## START
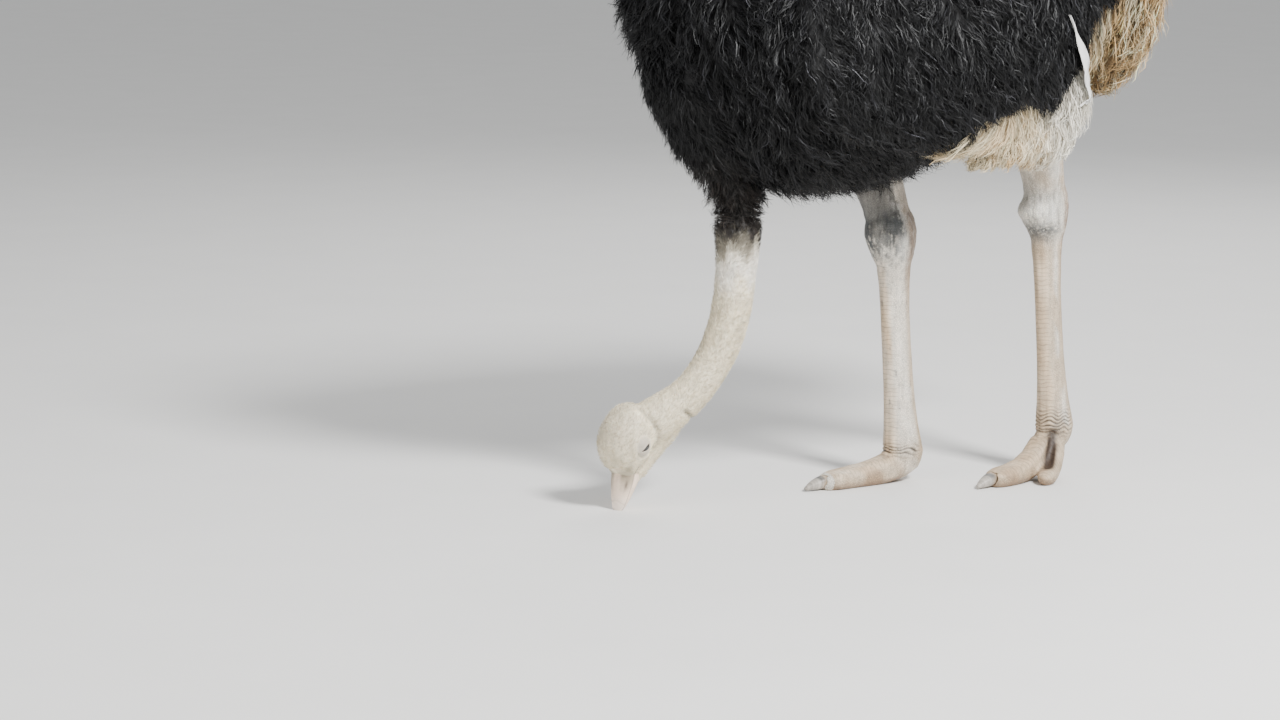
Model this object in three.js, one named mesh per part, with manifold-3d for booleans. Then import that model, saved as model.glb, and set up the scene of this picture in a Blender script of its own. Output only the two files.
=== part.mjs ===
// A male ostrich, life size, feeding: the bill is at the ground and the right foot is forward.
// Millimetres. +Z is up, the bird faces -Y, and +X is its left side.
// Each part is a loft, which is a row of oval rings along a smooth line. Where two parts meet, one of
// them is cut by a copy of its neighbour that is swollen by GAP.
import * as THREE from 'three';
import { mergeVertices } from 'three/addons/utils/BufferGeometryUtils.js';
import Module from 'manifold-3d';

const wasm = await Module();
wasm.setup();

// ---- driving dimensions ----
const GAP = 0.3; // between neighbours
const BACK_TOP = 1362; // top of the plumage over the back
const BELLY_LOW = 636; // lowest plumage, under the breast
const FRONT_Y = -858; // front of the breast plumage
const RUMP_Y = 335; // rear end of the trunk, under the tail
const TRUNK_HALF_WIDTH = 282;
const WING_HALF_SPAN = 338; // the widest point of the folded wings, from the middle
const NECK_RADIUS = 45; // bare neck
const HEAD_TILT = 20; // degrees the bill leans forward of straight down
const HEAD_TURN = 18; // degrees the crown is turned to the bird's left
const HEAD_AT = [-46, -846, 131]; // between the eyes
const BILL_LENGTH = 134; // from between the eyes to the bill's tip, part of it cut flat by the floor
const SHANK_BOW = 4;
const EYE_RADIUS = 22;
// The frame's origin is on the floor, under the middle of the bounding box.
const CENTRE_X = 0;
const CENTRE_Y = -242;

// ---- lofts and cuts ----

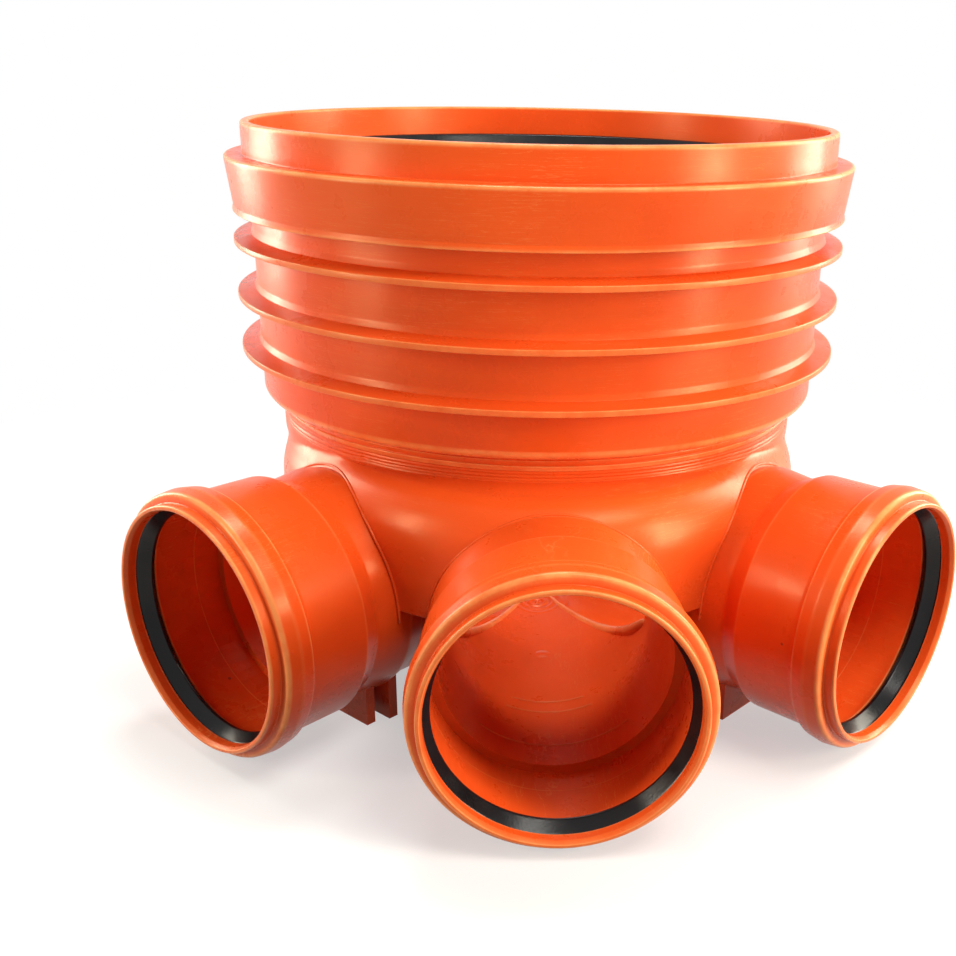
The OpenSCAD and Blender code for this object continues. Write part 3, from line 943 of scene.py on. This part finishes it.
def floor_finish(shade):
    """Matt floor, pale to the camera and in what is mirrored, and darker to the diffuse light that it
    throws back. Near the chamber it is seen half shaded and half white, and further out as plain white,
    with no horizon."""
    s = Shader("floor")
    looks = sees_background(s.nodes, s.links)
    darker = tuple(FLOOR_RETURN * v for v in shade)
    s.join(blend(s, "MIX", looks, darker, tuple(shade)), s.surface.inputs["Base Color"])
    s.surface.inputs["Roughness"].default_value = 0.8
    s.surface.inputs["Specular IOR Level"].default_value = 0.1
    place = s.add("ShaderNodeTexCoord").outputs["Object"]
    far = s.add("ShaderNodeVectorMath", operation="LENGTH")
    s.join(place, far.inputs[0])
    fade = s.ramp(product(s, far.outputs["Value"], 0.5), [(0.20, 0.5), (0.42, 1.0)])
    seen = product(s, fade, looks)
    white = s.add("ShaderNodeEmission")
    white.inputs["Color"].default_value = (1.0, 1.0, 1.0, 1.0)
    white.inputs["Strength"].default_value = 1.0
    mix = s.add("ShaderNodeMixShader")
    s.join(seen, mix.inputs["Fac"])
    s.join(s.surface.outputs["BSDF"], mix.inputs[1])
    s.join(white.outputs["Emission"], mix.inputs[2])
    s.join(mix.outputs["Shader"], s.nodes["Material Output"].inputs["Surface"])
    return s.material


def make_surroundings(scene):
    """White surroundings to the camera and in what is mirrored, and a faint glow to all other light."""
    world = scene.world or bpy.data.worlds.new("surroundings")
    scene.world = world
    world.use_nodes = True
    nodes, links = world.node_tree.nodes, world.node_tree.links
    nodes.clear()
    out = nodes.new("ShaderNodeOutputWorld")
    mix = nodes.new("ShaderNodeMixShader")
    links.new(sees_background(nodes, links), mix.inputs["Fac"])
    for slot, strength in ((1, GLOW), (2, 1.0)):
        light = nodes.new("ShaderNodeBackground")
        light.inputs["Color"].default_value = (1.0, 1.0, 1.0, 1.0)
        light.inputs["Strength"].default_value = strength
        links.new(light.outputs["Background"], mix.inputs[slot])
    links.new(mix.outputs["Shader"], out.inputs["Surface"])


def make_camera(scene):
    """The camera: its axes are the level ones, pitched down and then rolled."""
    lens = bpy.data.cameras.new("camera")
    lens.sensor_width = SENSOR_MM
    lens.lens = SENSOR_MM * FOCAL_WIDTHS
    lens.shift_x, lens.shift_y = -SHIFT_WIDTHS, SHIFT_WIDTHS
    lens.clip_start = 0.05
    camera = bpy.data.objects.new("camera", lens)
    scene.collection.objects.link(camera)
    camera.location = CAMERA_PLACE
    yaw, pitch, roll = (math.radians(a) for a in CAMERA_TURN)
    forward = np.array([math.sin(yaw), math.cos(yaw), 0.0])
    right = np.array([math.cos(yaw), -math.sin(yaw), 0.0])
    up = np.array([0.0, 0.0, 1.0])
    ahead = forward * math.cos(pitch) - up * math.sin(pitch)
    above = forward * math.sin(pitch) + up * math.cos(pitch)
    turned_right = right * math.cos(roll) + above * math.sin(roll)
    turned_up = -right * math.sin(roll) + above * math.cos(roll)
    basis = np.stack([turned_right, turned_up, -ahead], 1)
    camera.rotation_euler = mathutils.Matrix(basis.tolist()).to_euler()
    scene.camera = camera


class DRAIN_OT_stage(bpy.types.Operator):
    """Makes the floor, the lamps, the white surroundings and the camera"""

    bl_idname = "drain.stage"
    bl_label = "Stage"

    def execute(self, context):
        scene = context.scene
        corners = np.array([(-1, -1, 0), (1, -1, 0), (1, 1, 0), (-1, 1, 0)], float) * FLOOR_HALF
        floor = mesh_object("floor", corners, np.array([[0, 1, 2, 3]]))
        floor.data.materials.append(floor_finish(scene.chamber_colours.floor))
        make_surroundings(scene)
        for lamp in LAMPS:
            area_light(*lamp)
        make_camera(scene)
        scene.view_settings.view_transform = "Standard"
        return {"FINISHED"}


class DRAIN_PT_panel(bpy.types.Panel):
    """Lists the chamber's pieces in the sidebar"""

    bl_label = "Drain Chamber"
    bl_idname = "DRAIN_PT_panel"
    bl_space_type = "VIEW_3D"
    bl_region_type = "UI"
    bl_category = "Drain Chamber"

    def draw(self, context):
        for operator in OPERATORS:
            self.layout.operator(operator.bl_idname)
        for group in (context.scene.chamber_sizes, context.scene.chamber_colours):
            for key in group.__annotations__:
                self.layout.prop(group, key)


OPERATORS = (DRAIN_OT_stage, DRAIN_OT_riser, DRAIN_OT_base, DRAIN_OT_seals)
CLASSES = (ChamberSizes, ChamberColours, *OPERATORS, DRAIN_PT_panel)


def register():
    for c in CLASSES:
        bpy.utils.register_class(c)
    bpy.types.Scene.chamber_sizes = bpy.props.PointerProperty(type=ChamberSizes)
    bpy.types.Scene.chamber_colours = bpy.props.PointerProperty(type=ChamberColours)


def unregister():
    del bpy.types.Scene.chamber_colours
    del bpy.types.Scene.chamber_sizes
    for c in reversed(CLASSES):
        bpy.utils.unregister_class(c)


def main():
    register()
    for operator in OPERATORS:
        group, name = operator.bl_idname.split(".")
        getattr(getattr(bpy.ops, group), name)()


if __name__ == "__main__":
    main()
## END
Problem statement = Set down every line of the listing above again, exactly as given.

Complete response =
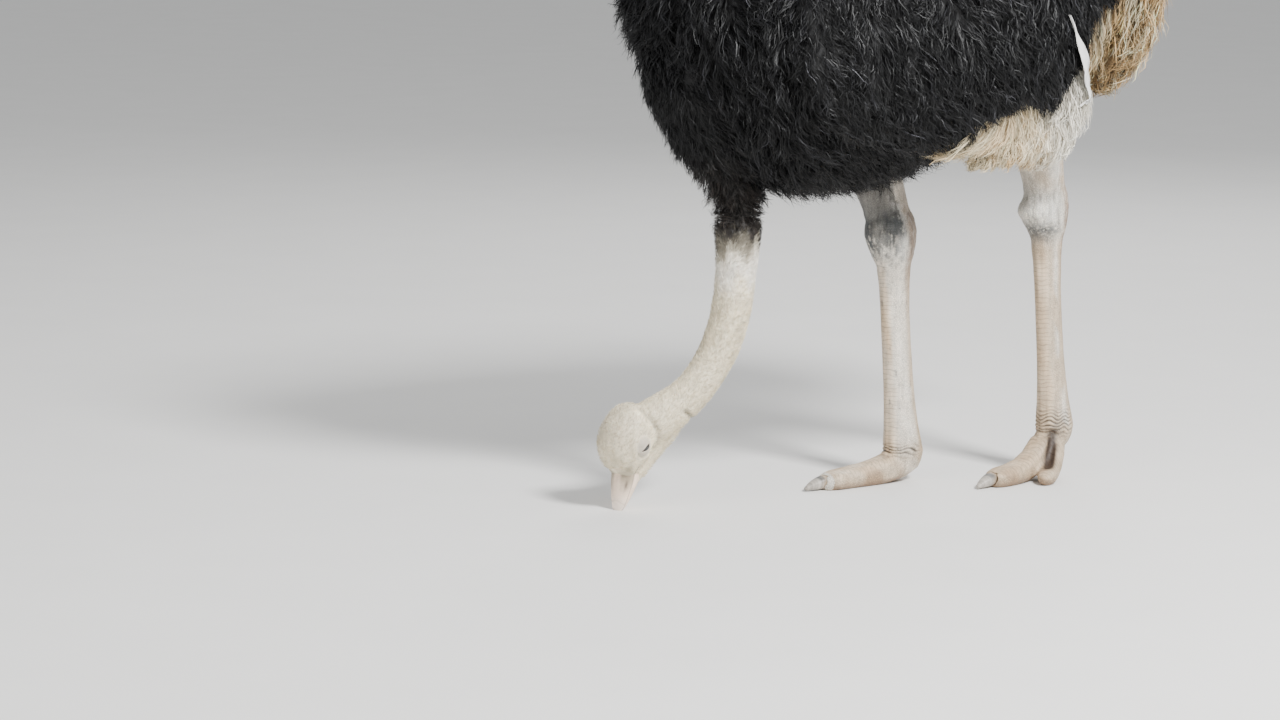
Model this object in three.js, one named mesh per part, with manifold-3d for booleans. Then import that model, saved as model.glb, and set up the scene of this picture in a Blender script of its own. Output only the two files.
=== part.mjs ===
// A male ostrich, life size, feeding: the bill is at the ground and the right foot is forward.
// Millimetres. +Z is up, the bird faces -Y, and +X is its left side.
// Each part is a loft, which is a row of oval rings along a smooth line. Where two parts meet, one of
// them is cut by a copy of its neighbour that is swollen by GAP.
import * as THREE from 'three';
import { mergeVertices } from 'three/addons/utils/BufferGeometryUtils.js';
import Module from 'manifold-3d';

const wasm = await Module();
wasm.setup();

// ---- driving dimensions ----
const GAP = 0.3; // between neighbours
const BACK_TOP = 1362; // top of the plumage over the back
const BELLY_LOW = 636; // lowest plumage, under the breast
const FRONT_Y = -858; // front of the breast plumage
const RUMP_Y = 335; // rear end of the trunk, under the tail
const TRUNK_HALF_WIDTH = 282;
const WING_HALF_SPAN = 338; // the widest point of the folded wings, from the middle
const NECK_RADIUS = 45; // bare neck
const HEAD_TILT = 20; // degrees the bill leans forward of straight down
const HEAD_TURN = 18; // degrees the crown is turned to the bird's left
const HEAD_AT = [-46, -846, 131]; // between the eyes
const BILL_LENGTH = 134; // from between the eyes to the bill's tip, part of it cut flat by the floor
const SHANK_BOW = 4;
const EYE_RADIUS = 22;
// The frame's origin is on the floor, under the middle of the bounding box.
const CENTRE_X = 0;
const CENTRE_Y = -242;

// ---- lofts and cuts ----

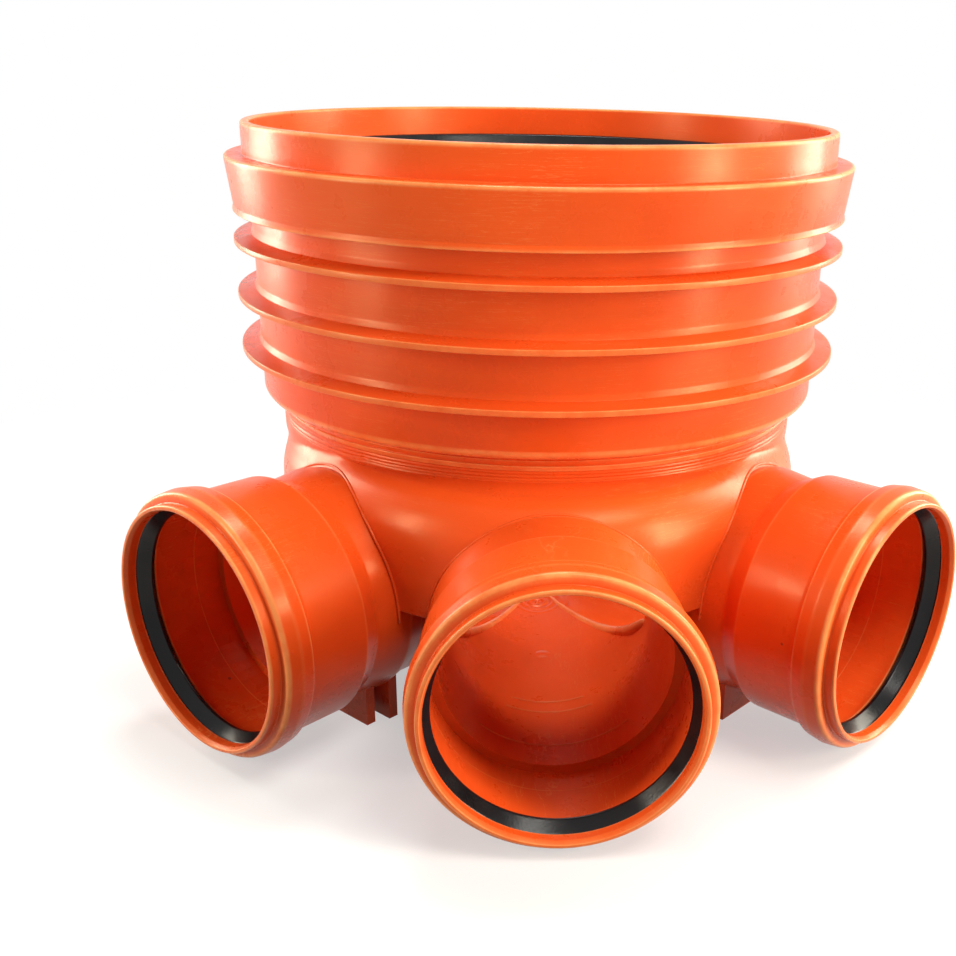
The OpenSCAD and Blender code for this object continues. Write part 3, from line 943 of scene.py on. This part finishes it.
def floor_finish(shade):
    """Matt floor, pale to the camera and in what is mirrored, and darker to the diffuse light that it
    throws back. Near the chamber it is seen half shaded and half white, and further out as plain white,
    with no horizon."""
    s = Shader("floor")
    looks = sees_background(s.nodes, s.links)
    darker = tuple(FLOOR_RETURN * v for v in shade)
    s.join(blend(s, "MIX", looks, darker, tuple(shade)), s.surface.inputs["Base Color"])
    s.surface.inputs["Roughness"].default_value = 0.8
    s.surface.inputs["Specular IOR Level"].default_value = 0.1
    place = s.add("ShaderNodeTexCoord").outputs["Object"]
    far = s.add("ShaderNodeVectorMath", operation="LENGTH")
    s.join(place, far.inputs[0])
    fade = s.ramp(product(s, far.outputs["Value"], 0.5), [(0.20, 0.5), (0.42, 1.0)])
    seen = product(s, fade, looks)
    white = s.add("ShaderNodeEmission")
    white.inputs["Color"].default_value = (1.0, 1.0, 1.0, 1.0)
    white.inputs["Strength"].default_value = 1.0
    mix = s.add("ShaderNodeMixShader")
    s.join(seen, mix.inputs["Fac"])
    s.join(s.surface.outputs["BSDF"], mix.inputs[1])
    s.join(white.outputs["Emission"], mix.inputs[2])
    s.join(mix.outputs["Shader"], s.nodes["Material Output"].inputs["Surface"])
    return s.material


def make_surroundings(scene):
    """White surroundings to the camera and in what is mirrored, and a faint glow to all other light."""
    world = scene.world or bpy.data.worlds.new("surroundings")
    scene.world = world
    world.use_nodes = True
    nodes, links = world.node_tree.nodes, world.node_tree.links
    nodes.clear()
    out = nodes.new("ShaderNodeOutputWorld")
    mix = nodes.new("ShaderNodeMixShader")
    links.new(sees_background(nodes, links), mix.inputs["Fac"])
    for slot, strength in ((1, GLOW), (2, 1.0)):
        light = nodes.new("ShaderNodeBackground")
        light.inputs["Color"].default_value = (1.0, 1.0, 1.0, 1.0)
        light.inputs["Strength"].default_value = strength
        links.new(light.outputs["Background"], mix.inputs[slot])
    links.new(mix.outputs["Shader"], out.inputs["Surface"])


def make_camera(scene):
    """The camera: its axes are the level ones, pitched down and then rolled."""
    lens = bpy.data.cameras.new("camera")
    lens.sensor_width = SENSOR_MM
    lens.lens = SENSOR_MM * FOCAL_WIDTHS
    lens.shift_x, lens.shift_y = -SHIFT_WIDTHS, SHIFT_WIDTHS
    lens.clip_start = 0.05
    camera = bpy.data.objects.new("camera", lens)
    scene.collection.objects.link(camera)
    camera.location = CAMERA_PLACE
    yaw, pitch, roll = (math.radians(a) for a in CAMERA_TURN)
    forward = np.array([math.sin(yaw), math.cos(yaw), 0.0])
    right = np.array([math.cos(yaw), -math.sin(yaw), 0.0])
    up = np.array([0.0, 0.0, 1.0])
    ahead = forward * math.cos(pitch) - up * math.sin(pitch)
    above = forward * math.sin(pitch) + up * math.cos(pitch)
    turned_right = right * math.cos(roll) + above * math.sin(roll)
    turned_up = -right * math.sin(roll) + above * math.cos(roll)
    basis = np.stack([turned_right, turned_up, -ahead], 1)
    camera.rotation_euler = mathutils.Matrix(basis.tolist()).to_euler()
    scene.camera = camera


class DRAIN_OT_stage(bpy.types.Operator):
    """Makes the floor, the lamps, the white surroundings and the camera"""

    bl_idname = "drain.stage"
    bl_label = "Stage"

    def execute(self, context):
        scene = context.scene
        corners = np.array([(-1, -1, 0), (1, -1, 0), (1, 1, 0), (-1, 1, 0)], float) * FLOOR_HALF
        floor = mesh_object("floor", corners, np.array([[0, 1, 2, 3]]))
        floor.data.materials.append(floor_finish(scene.chamber_colours.floor))
        make_surroundings(scene)
        for lamp in LAMPS:
            area_light(*lamp)
        make_camera(scene)
        scene.view_settings.view_transform = "Standard"
        return {"FINISHED"}


class DRAIN_PT_panel(bpy.types.Panel):
    """Lists the chamber's pieces in the sidebar"""

    bl_label = "Drain Chamber"
    bl_idname = "DRAIN_PT_panel"
    bl_space_type = "VIEW_3D"
    bl_region_type = "UI"
    bl_category = "Drain Chamber"

    def draw(self, context):
        for operator in OPERATORS:
            self.layout.operator(operator.bl_idname)
        for group in (context.scene.chamber_sizes, context.scene.chamber_colours):
            for key in group.__annotations__:
                self.layout.prop(group, key)


OPERATORS = (DRAIN_OT_stage, DRAIN_OT_riser, DRAIN_OT_base, DRAIN_OT_seals)
CLASSES = (ChamberSizes, ChamberColours, *OPERATORS, DRAIN_PT_panel)


def register():
    for c in CLASSES:
        bpy.utils.register_class(c)
    bpy.types.Scene.chamber_sizes = bpy.props.PointerProperty(type=ChamberSizes)
    bpy.types.Scene.chamber_colours = bpy.props.PointerProperty(type=ChamberColours)


def unregister():
    del bpy.types.Scene.chamber_colours
    del bpy.types.Scene.chamber_sizes
    for c in reversed(CLASSES):
        bpy.utils.unregister_class(c)


def main():
    register()
    for operator in OPERATORS:
        group, name = operator.bl_idname.split(".")
        getattr(getattr(bpy.ops, group), name)()


if __name__ == "__main__":
    main()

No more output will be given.